■ What is asked
Copy out the final stretch of the listing: the line that contains "bpy.context.view_layer.update()" and all lines after it, exactly as they appear.
━━━━━━━━━━━━━━━━━━━━
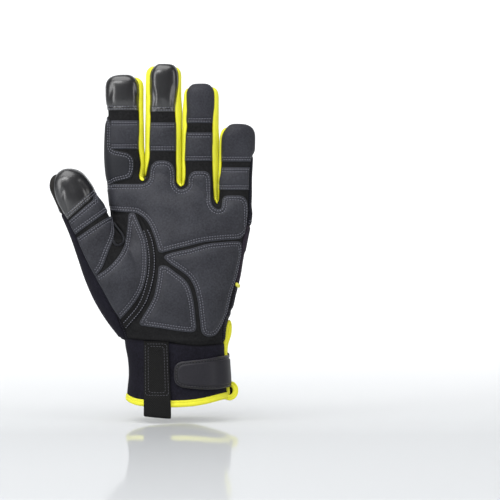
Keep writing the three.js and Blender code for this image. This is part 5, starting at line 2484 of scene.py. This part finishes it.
@dataclass(frozen=True)
class PullTab:
    """The webbing loop sewn to the cuff's palm side."""

    glove: "Glove"
    left: float = -24.1
    right: float = -6.4
    spread: float = 1.6
    top: float = 45.2
    bottom: float = -8.6
    slant: float = 0.075
    inside_top: float = 12.0
    lift: float = 1.1
    over_hem: float = 2.6
    thickness: float = 1.3
    inner: float = 3.4
    hem_height: float = 5.0
    box_foot: float = 5.6
    face_rows: int = 26
    fold_depth: float = 1.8
    thread: Thread = Thread(length=1.5, pitch=2.1, radius=0.26)

    def stations(self) -> Array:
        """The tab's run from its top, round its fold, to its end inside.

        Returns:
            Rows of the distance in front of the cuff and the height.
        """
        fold = self.bottom + self.fold_depth
        rows = [(self.lift, z) for z in np.linspace(self.top, 10, 22)]
        for z in np.linspace(8.5, fold, 11):
            rise = float(ease(np.array([-z]), -9.0, -3.5)[0])
            rows.append((self.lift + (self.over_hem - self.lift) * rise, z))
        middle = (self.over_hem - self.inner) / 2
        half = (self.over_hem + self.inner) / 2
        for angle in np.linspace(0, math.pi, 9)[1:-1]:
            rows.append((middle + half * math.cos(angle), fold - self.fold_depth * math.sin(angle)))
        for z in np.linspace(fold, self.inside_top, 10):
            rows.append((-self.inner, z))
        return np.array(rows)

    def build(self) -> None:
        """Makes the loop and its stitches."""
        rows = self.stations()
        columns = np.linspace(self.left, self.right, 15)
        middle = (self.left + self.right) / 2
        column, offset = np.meshgrid(columns, rows[:, 0])
        _, z = np.meshgrid(columns, rows[:, 1])
        low = ease(8 - z, 0, 14) * self.slant
        z = z - (column - middle) * low
        share = self.spread * (column - self.left) / (self.right - self.left)
        x = column + share * ease(self.top - z, 0, 50)
        held = np.maximum(z, self.hem_height)
        y = self.glove.form.front_y(x.ravel(), held.ravel()).reshape(x.shape)
        points = np.stack([x, y - offset, z], -1)
        n, m = x.shape
        along, across = np.gradient(points, axis=0), np.gradient(points, axis=1)
        normals = unit(np.cross(across.reshape(-1, 3), along.reshape(-1, 3)))
        if normals[m // 2, 1] > 0:
            normals = -normals
        i, j = (a.ravel() for a in np.meshgrid(np.arange(n - 1), np.arange(m - 1), indexing="ij"))
        a, b, c, d = i * m + j, i * m + j + 1, (i + 1) * m + j + 1, (i + 1) * m + j
        faces = np.concatenate([np.stack([a, d, c], 1), np.stack([a, c, b], 1)])
        flat = points.reshape(-1, 3)
        skin = Skin(flat, normals, faces, np.zeros(len(flat)), np.zeros(len(flat), bool))
        edge = np.minimum(column - self.left, self.right - column).ravel()
        skin.shift = -0.25 * bell(edge, 0.5) + self.thickness / 2
        solid = outward(shell(skin, edge, self.thickness))
        self.glove.shop.make("tab_loop", solid, WEBBING, ["pull_tab"])
        self.stitches(skin, column.ravel(), np.arange(n).repeat(m))

    def stitches(self, skin: Skin, x: Array, row: Array) -> None:
        """Makes the box of stitches on the tab's face.

        Args:
            skin: the tab's outer surface.
            x: each vertex's place across the tab.
            row: each vertex's row along the tab.
        """
        z = skin.points[:, 2]
        face = row < self.face_rows
        sideways = np.minimum(x - self.left, self.right - x)
        box = np.minimum(sideways, np.minimum(self.top - z, z - self.box_foot))
        rows = [s for inset in (1.2, 3.2) for s in self.thread.rows(skin.trace(box - inset, face))]
        self.glove.shop.make("tab_stitches", Solid.joined(rows), DARK_THREAD)


# Studio


class Studio:
    """The pale sweep, soft lights and camera."""

    FLOOR = -0.0132

    def build(self) -> None:
        """Sets up everything around the glove."""
        bpy.context.scene.view_settings.view_transform = "Standard"
        self.camera()
        self.sweep()
        self.lights()

    def camera(self) -> None:
        """Puts the camera where the photographer's stood."""
        data = bpy.data.cameras.new("camera")
        data.sensor_width, data.lens = 36.0, 128.2
        camera = bpy.data.objects.new("camera", data)
        camera.location = Vector(EYE) * MM
        camera.rotation_euler = (math.pi / 2, 0, 0)
        bpy.context.collection.objects.link(camera)
        bpy.context.scene.camera = camera

    def sweep(self) -> None:
        """Makes the floor that curves up into the backdrop."""
        bpy.ops.object.select_all(action="DESELECT")
        bpy.ops.mesh.primitive_plane_add(size=8, location=(0, 0, 0))
        sweep = bpy.context.active_object
        sweep.name = "studio_sweep"
        bpy.ops.object.mode_set(mode="EDIT")
        bpy.ops.transform.translate(value=(0, -2.1, self.FLOOR))
        pick(sweep, lambda place: place.y > 1)
        bpy.ops.mesh.extrude_region_move(TRANSFORM_OT_translate={"value": (0, 0, 4)})
        pick(sweep, lambda place: place.y > 1 and place.z < 1)
        bpy.ops.mesh.bevel(offset=0.8, segments=16, affect="EDGES")
        bpy.ops.object.mode_set(mode="OBJECT")
        bpy.ops.object.shade_smooth_by_angle(angle=SHARP)
        sweep.data.materials.append(self.paper())

    @staticmethod
    def paper() -> Material:
        """The sweep's pale paper, which mirrors a little in front and glows behind, and which glows for the
        camera alone far in front and to the sides.

        Returns:
            The material.
        """
        material = bpy.data.materials.new("studio_paper")
        material.use_nodes = True
        shader = material.node_tree.nodes["Principled BSDF"]
        shader.inputs["Base Color"].default_value = (0.6, 0.615, 0.63, 1)
        shader.inputs["Specular IOR Level"].default_value = 0.0
        shader.inputs["Coat Roughness"].default_value = 0.07
        t = Tree(material.node_tree)
        x, y, _ = t.add("SeparateXYZ", {0: t.add("TexCoord").outputs["Object"]}).outputs
        ahead = t.add("MapRange", {"Value": y, "From Min": -0.1, "From Max": 0.9}).outputs[0]
        gap = t.math("MAXIMUM", t.math("ABSOLUTE", x), t.math("MULTIPLY", y, -1.0))
        around = t.add("MapRange", {"Value": gap, "From Min": 0.41, "From Max": 0.7, "To Max": 1.25})
        mirror = t.add("MapRange", {"Value": y, "From Min": -0.75, "From Max": -0.02, "To Max": 0.75})
        t.tree.links.new(mirror.outputs[0], shader.inputs["Coat Weight"])
        ray = t.add("LightPath").outputs
        ahead = t.math("MULTIPLY", ahead, t.math("MULTIPLY_ADD", ray["Is Glossy Ray"], -0.5, 1.0))
        # Far in front and to the sides the paper glows for camera rays alone: painted brightness that lights
        # nothing.
        around = t.math("MULTIPLY", around.outputs[0], ray["Is Camera Ray"])
        t.tree.links.new(t.math("MAXIMUM", ahead, around), shader.inputs["Emission Color"])
        shader.inputs["Emission Strength"].default_value = 0.75
        return material

    def lights(self) -> None:
        """Adds the soft boxes and the white surroundings."""
        boxes = (
            ("top_box", (-0.3, -0.5, 1.5), (1.6, 1.2), 17.0),
            ("left_box", (-1.05, -0.8, 0.45), (0.4, 1.0), 5.0),
            ("right_box", (1.05, -0.6, 0.4), (0.4, 1.0), 2.6),
            ("front_fill", (-0.2, -2.2, 0.9), (1.5, 1.0), 21.0),
            ("gloss_card", (-0.6, -1.25, 1.0), (0.8, 0.4), 6.5),
        )
        for name, place, size, power in boxes:
            data = bpy.data.lights.new(name, "AREA")
            data.shape, data.size, data.size_y, data.energy = "RECTANGLE", size[0], size[1], power
            light = bpy.data.objects.new(name, data)
            light.visible_glossy = name != "front_fill"
            light.visible_diffuse = name != "gloss_card"
            light.location = place
            way = Vector((0, 0, 0.12)) - Vector(place)
            light.rotation_euler = way.to_track_quat("-Z", "Y").to_euler()
            bpy.context.collection.objects.link(light)
        world = bpy.data.worlds.new("studio_white")
        world.use_nodes = True
        background = world.node_tree.nodes["Background"]
        background.inputs[0].default_value = (1, 1, 1, 1)
        t = Tree(world.node_tree)
        ray = t.add("LightPath").outputs
        base = t.math("MULTIPLY_ADD", ray["Is Glossy Ray"], -0.2, 0.35)
        t.tree.links.new(t.math("MULTIPLY_ADD", ray["Is Camera Ray"], 0.65, base), background.inputs[1])
        bpy.context.scene.world = world


def main(frame: dict[str, object]) -> None:
    """Builds the scene around the frame.
    """
    logging.basicConfig(level=logging.INFO, format="%(name)s: %(message)s")
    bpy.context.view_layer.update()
    Studio().build()
    shop = Workshop()
    glove = Glove(shop)
    glove.build()
    Patchwork(glove).build()
    Trims(glove).build()
    Closure(glove).build()
    PullTab(glove).build()
    log.info("%d triangles in all", shop.triangles)


if __name__ == "__main__":
    main(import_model())
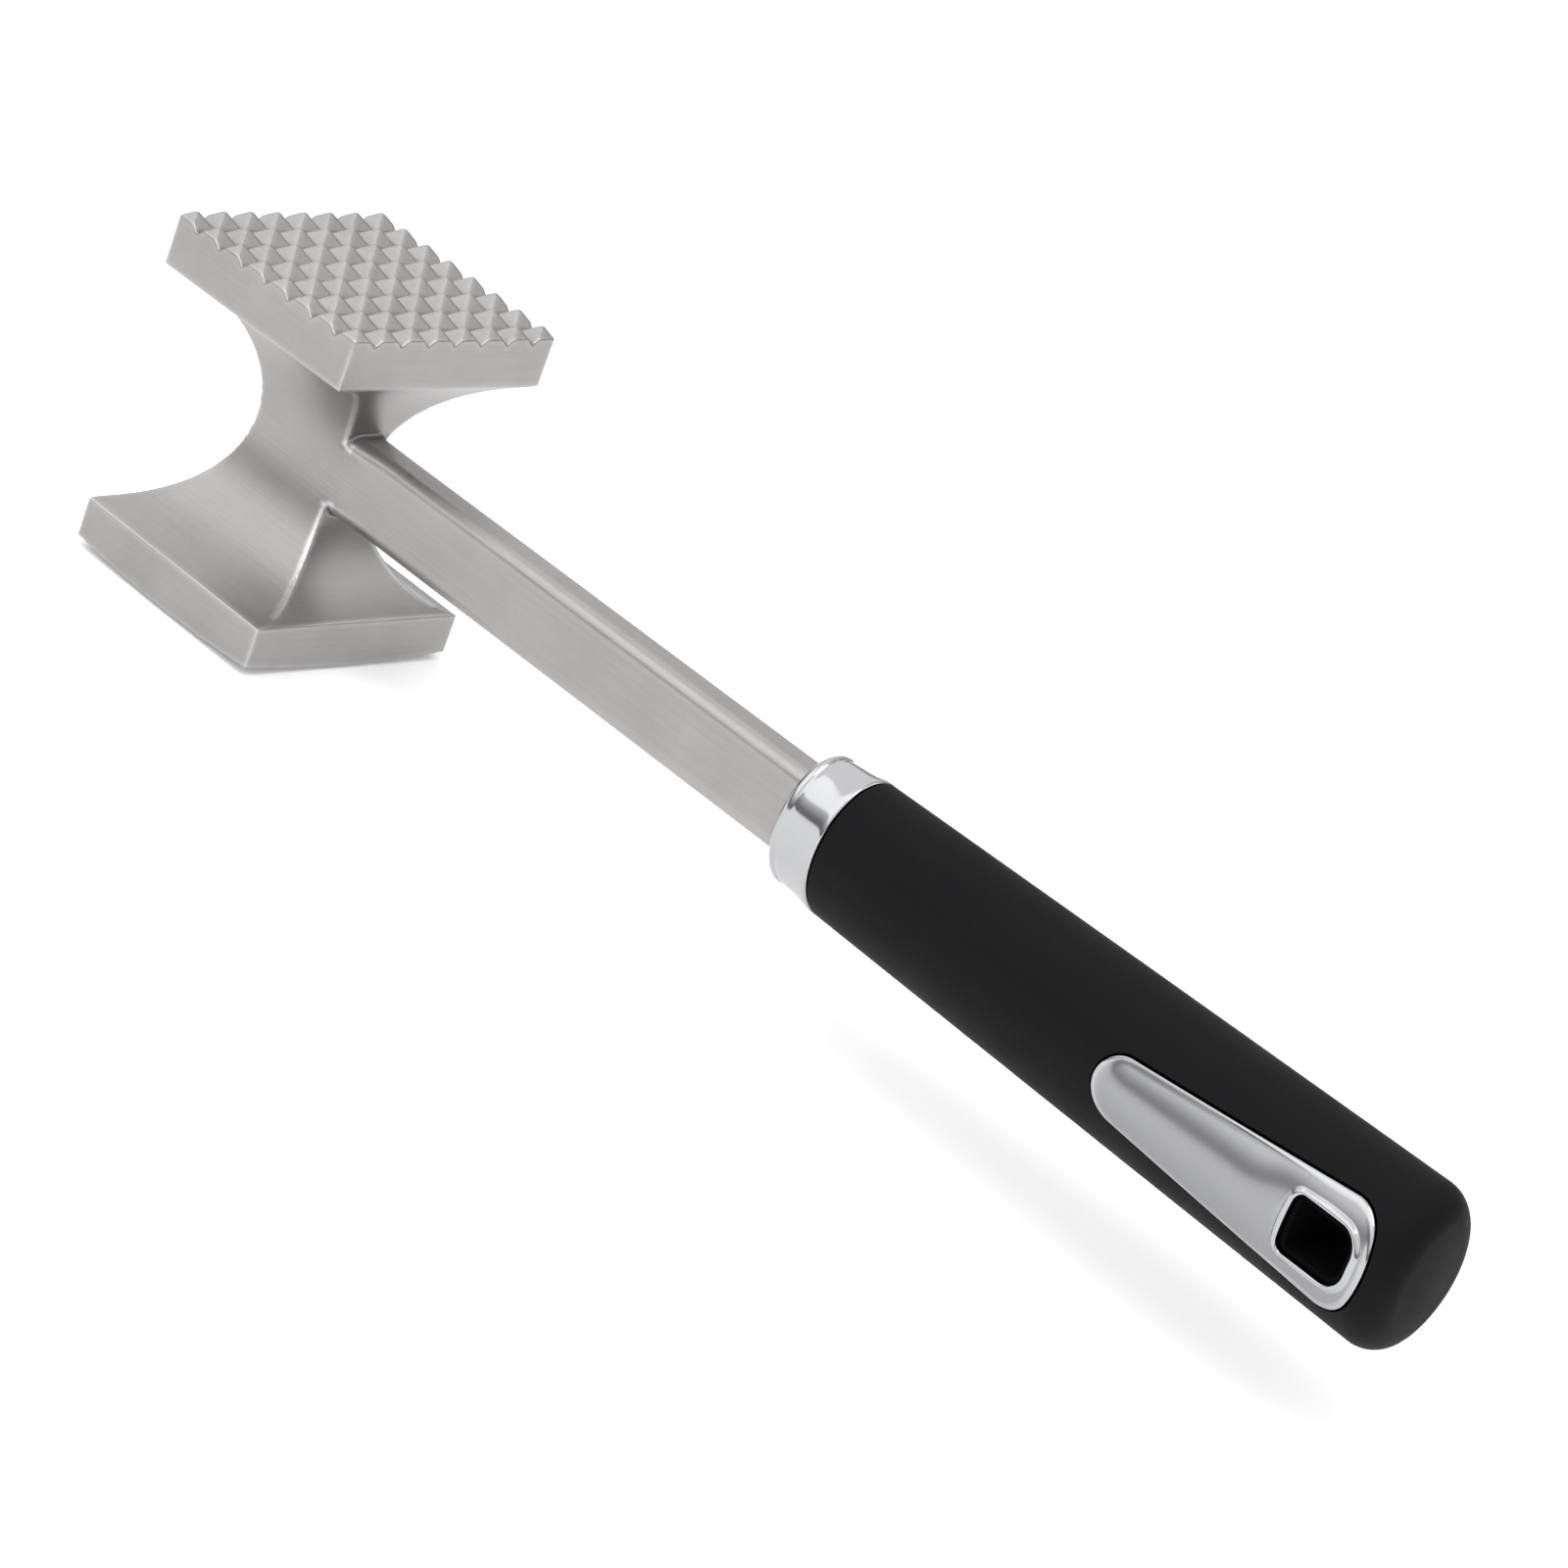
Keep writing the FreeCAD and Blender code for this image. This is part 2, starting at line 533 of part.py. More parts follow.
━━━━━━━━━━━━━━━━━━━━
■ In response
    bpy.context.view_layer.update()
    Studio().build()
    shop = Workshop()
    glove = Glove(shop)
    glove.build()
    Patchwork(glove).build()
    Trims(glove).build()
    Closure(glove).build()
    PullTab(glove).build()
    log.info("%d triangles in all", shop.triangles)


if __name__ == "__main__":
    main(import_model())
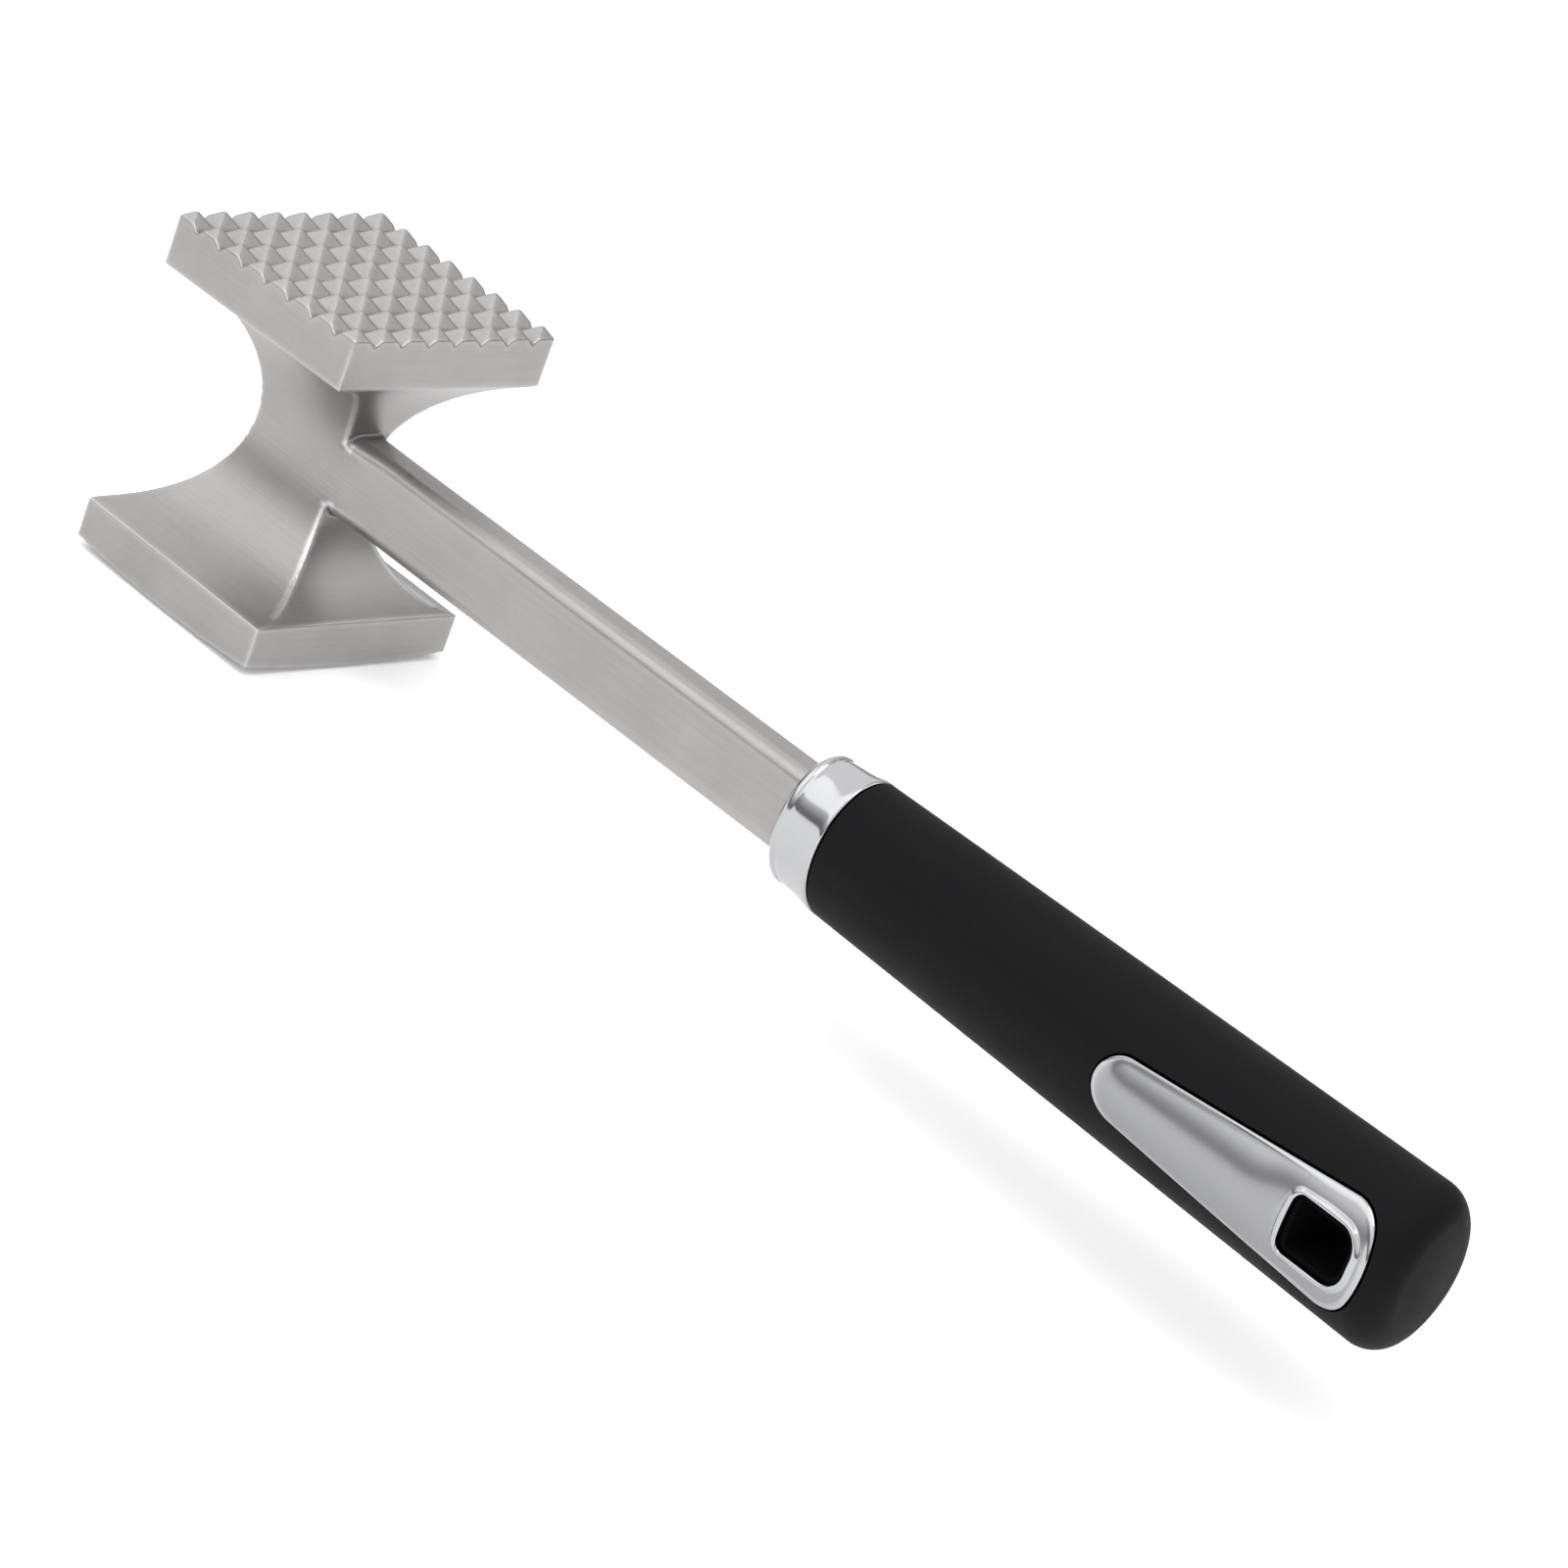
Keep writing the FreeCAD and Blender code for this image. This is part 2, starting at line 533 of part.py. More parts follow.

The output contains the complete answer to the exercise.